▶ [GIVEN REQUEST] Reproduce the span that opens at the line containing "points = [vertex.co" and closes at the line containing "if empty is", both lines included, without alteration and without any other line.

▶ [MATERIAL]
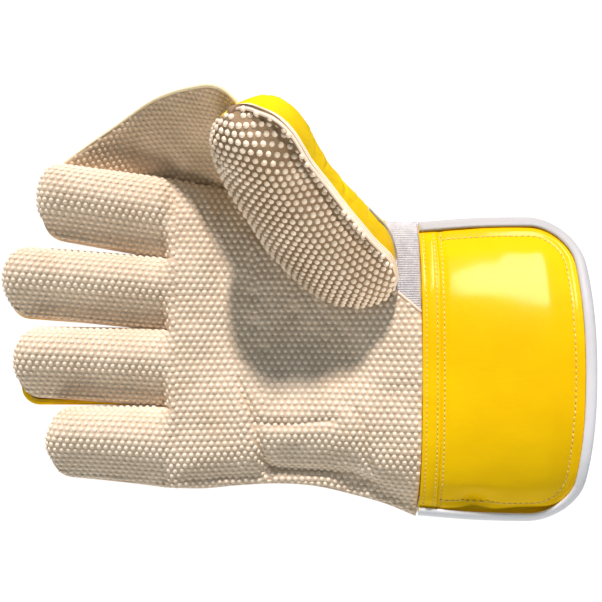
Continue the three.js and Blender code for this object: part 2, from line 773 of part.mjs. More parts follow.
function cuffPanel(start, side) {
  const inset = BINDING_WALL + BINDING_SLACK;
  const corner = CUFF_CORNER - inset;
  const end = cuffStart + CUFF_LENGTH - inset - CUFF_END_BULGE;
  const straight = steps(CUFF_ROWS, (share) => mix(start, end - corner, share));
  const turned = steps(CORNER_STEPS, (share) => end - corner * (1 - Math.sin(share * Math.PI / 2)));
  const grid = [...straight, ...turned.slice(1)].map((x) => {
    const width = panelRow(x, inset);
    const bulge = CUFF_END_BULGE * Math.max(0, (x - end + corner) / corner) ** 2;
    return sideways(CUFF_COLUMNS).map((across) => {
      const place = x + bulge * (1 - across * across);
      return cuffPoint(place, cuffMiddle + across * width, side, side * CUFF_WALL / 2);
    });
  });
  const square = (point, normal) => {
    normal.x = point.x < start + GAP ? 0 : normal.x;
  };
  return wallOf(cellsOf(grid), CUFF_WALL, new THREE.Vector3(0, 0, side), square);
}

function cuffBinding(start, side) {
  const end = cuffStart + CUFF_LENGTH - CUFF_END_BULGE;
  const stations = [];
  for (const way of [1, -1]) {
    const list = [];
    for (const x of steps(CUFF_ROWS, (share) => mix(start, end - CUFF_CORNER, share))) {
      list.push({ x, y: way * cuffHalfWidth(x), inX: 0, inY: -way });
    }
    for (const share of steps(CORNER_STEPS, (value) => value).slice(1)) {
      const angle = share * Math.PI / 2;
      const x = end - CUFF_CORNER + CUFF_CORNER * Math.sin(angle);
      const y = way * (cuffHalfWidth(x) - CUFF_CORNER * (1 - Math.cos(angle)));
      list.push({ x, y, inX: -Math.sin(angle), inY: -way * Math.cos(angle) });
    }
    const width = cuffHalfWidth(end) - CUFF_CORNER;
    for (const share of steps(CUFF_ROWS, (value) => 1 - value).slice(1)) {
      const x = end + CUFF_END_BULGE * (1 - share * share);
      list.push({ x, y: way * width * share, inX: -1, inY: 0 });
    }
    stations.push(...(way > 0 ? list : list.reverse().slice(1)));
  }
  const surface = (station, inward, level) => {
    const x = station.x + station.inX * inward;
    const y = cuffMiddle + station.y + station.inY * inward;
    return cuffPoint(x, y, side, level);
  };
  const size = { width: CUFF_BINDING_WIDTH, wall: BINDING_WALL, thickness: CUFF_WALL };
  return channelOf(stations, size, surface);
}

function seamBand() {
  const level = (CUFF_WALL + CUFF_STEP) / 2;
  const grid = steps(BAND_STEPS, (share) => mix(cuffStart, cuffFrontStart - GAP, share)).map((x) => {
    return sideways(CUFF_COLUMNS).map((across) => {
      return cuffPoint(x, cuffMiddle + across * cuffHalfWidth(x), 1, level);
    });
  });
  const square = (point, normal) => {
    normal.x = 0;
  };
  return wallOf(cellsOf(grid), CUFF_WALL, new THREE.Vector3(0, 0, 1), square);
}

// Solids, cut where the thumb and the web are sewn on
const thumbOutside = thumbForm(GAP);
const handOutside = handForm(JOIN_GAP, PALM_LENGTH);
const thumbHollow = thumbForm(-LEATHER_WALL);
const thumbMouth = thumbHollow.intersect(handForm(LEATHER_WALL, handEnd - THUMB_SEAM));
const indexOutside = fingerForm(0, GAP);

function trimmedWeb(sheet) {
  return sheet.subtract(indexOutside).subtract(handOutside).subtract(thumbOutside);
}

const group = new THREE.Group();
const RUBBER = { color: '#f0e2ce', roughness: 0.62, metalness: 0 };
const LEATHER = { color: '#fcda00', roughness: 0.28, metalness: 0 };
const BINDING = { color: '#eef1f8', roughness: 0.4, metalness: 0 };
const FABRIC = { color: '#d7d7e1', roughness: 0.85, metalness: 0 };

function addPiece(name, solid, look) {
  const mesh = solid.getMesh();
  const geometry = new THREE.BufferGeometry();
  geometry.setAttribute('position', new THREE.BufferAttribute(mesh.vertProperties, 3));
  geometry.setIndex(new THREE.BufferAttribute(mesh.triVerts, 1));
  geometry.computeVertexNormals();
  const piece = new THREE.Mesh(geometry, new THREE.MeshStandardMaterial(look));
  piece.name = name;
  group.add(piece);
}

addPiece('palm_facing', palmFacing().subtract(thumbMouth), RUBBER);
addPiece('thumb_facing', thumbHalf(1, RUBBER_WALL).subtract(handOutside), RUBBER);
addPiece('thumb_back', thumbHalf(-1, LEATHER_WALL).subtract(handOutside), LEATHER);
addPiece('hand_back', leatherWall(GAP / 2, handEnd - GAP, LEATHER_WALL).subtract(thumbMouth), LEATHER);
addPiece('wrist_band', leatherWall(handEnd, PALM_LENGTH, BAND_WALL).subtract(thumbOutside), FABRIC);
FINGERS.forEach((finger, place) => {
  addPiece(`${finger.name}_back`, fingerBack(place), LEATHER);
});
addPiece('web_facing', trimmedWeb(webSheet(0, WEB_RUBBER_WALL)), RUBBER);
addPiece('web_back', trimmedWeb(webSheet(WEB_RUBBER_WALL + GAP, WEB_LEATHER_WALL)), LEATHER);
addPiece('web_binding', trimmedWeb(webBinding()), LEATHER);
addPiece('cuff_seam_band', seamBand(), LEATHER);
addPiece('cuff_front', cuffPanel(cuffFrontStart, 1), LEATHER);
addPiece('cuff_back', cuffPanel(cuffStart, -1), LEATHER);
addPiece('cuff_front_binding', cuffBinding(cuffFrontStart, 1), BINDING);
addPiece('cuff_back_binding', cuffBinding(cuffStart, -1), BINDING);

const box = new THREE.Box3().setFromObject(group);
const centre = box.getCenter(new THREE.Vector3());
group.position.set(-centre.x, -centre.y, -box.min.z);

export default group;
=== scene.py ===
import math

import bpy
import numpy as np
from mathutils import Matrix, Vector
from mathutils.bvhtree import BVHTree


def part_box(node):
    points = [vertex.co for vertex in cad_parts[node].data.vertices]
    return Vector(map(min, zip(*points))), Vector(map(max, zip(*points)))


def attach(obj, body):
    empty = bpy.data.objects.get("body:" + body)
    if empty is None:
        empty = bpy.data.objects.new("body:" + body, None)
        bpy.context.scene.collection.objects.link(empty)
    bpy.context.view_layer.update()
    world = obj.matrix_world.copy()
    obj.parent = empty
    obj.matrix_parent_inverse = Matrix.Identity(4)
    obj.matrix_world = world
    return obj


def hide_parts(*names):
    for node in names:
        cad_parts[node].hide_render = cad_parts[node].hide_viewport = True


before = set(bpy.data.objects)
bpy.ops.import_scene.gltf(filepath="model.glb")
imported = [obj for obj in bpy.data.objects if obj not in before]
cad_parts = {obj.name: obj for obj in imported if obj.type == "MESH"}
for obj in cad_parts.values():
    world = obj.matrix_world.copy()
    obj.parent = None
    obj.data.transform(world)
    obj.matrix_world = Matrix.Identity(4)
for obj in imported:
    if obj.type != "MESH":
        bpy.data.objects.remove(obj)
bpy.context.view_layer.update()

MM = 0.001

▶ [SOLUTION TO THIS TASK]
    points = [vertex.co for vertex in cad_parts[node].data.vertices]
    return Vector(map(min, zip(*points))), Vector(map(max, zip(*points)))


def attach(obj, body):
    empty = bpy.data.objects.get("body:" + body)
    if empty is None:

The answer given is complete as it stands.